Recently, in an 8-1 ruling, the US Supreme Court held that BOOKING.COM is not a generic mark and is capable of acquiring a trade mark registration. Booking.com B.V., an enterprise that operates a travel reservation website, sought federal registration of four (4) marks including the term BOOKING.COM. The U. S. Patent and Trademark Office (“USPTO”) refused registration of the marks by concluding that BOOKING.COM is generic for online hotel reservation services. As per the USPTO, the term BOOKING is generic and .COM is merely an identifier for use on the Internet, and as such, the mark BOOKING.COM is also generic and not entitled to registration. In other words, the mark BOOKING.COM is incapable of acquiring secondary meaning as a trade mark.

Booking.com B.V. filed an appeal against the decision at the Trademark Trial and Appeal Board (“TTAB”), which upheld the USPTO’s decision. Booking.com B.V. appealed and the appellate court held that BOOKING.COM is not generic. The USPTO appealed. The Court of Appeals found no error in the District Court’s assessment of how consumers perceive the term BOOKING.COM. As such, the Court of Appeals rejected the USPTO’s contention that, as a rule, combining a generic term like BOOKING with .COM yields a generic composite. The USPTO filed an appeal at the US Supreme Court.

After hearing remote and live streamed oral arguments for the first time in history, Justice Ginsburg, on behalf of the US Supreme Court, wrote the 8-1 majority opinion. The court held that although BOOKING is a generic term for hotel reservation services, adding the .COM element rendered it a compound term that needs to be considered as a whole. The court noted that if BOOKING.COM were generic, one may expect Travelocity, another such service, to be a BOOKING.COM provider. The court repeatedly looked into consumer perception that BOOKING.COM identifies a particular source of travel reservation services and stated that “because ‘Booking.com’ is not a generic name to consumers, it is not generic”. The court also drew attention to the USPTO’s inconsistent application of its rule that a generic term paired with “.com” is generic and cannot function as a trade mark, given that ART.COM is registered as a trade mark for online retail store services offering art prints, original art and the like. Further, it noted that DATING.COM is also registered for dating services.
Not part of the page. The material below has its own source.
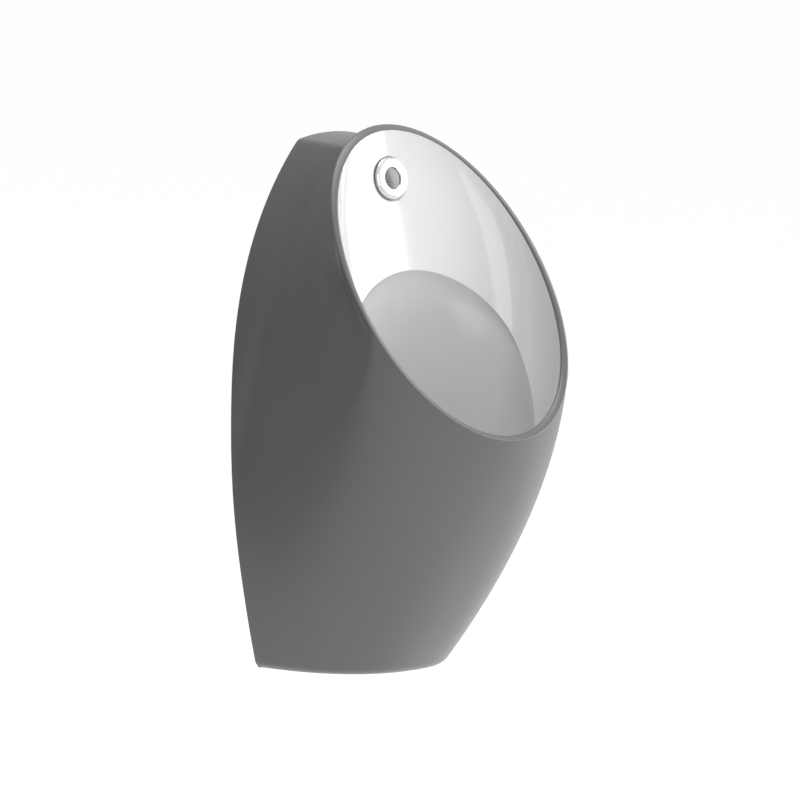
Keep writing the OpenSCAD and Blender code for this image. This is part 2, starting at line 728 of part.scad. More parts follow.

The court clarified that determination of a mark as generic depends on consumer perception, i.e., whether the public will assume the “generic.com” term is the name of a class of goods or services, or as a term capable of distinguishing among members of this class. In the latter situation, a term may be descriptive rather than generic, and even a descriptive term can gain significance as a trade mark if the public comes to associate it with a single source of the goods or services.

The US Supreme Court’s ruling is certainly encouraging to businesses operating under any “generic.com” brands, as they can now seek registration of such “generic.com” marks if they can demonstrate that consumers do not perceive the mark as generic.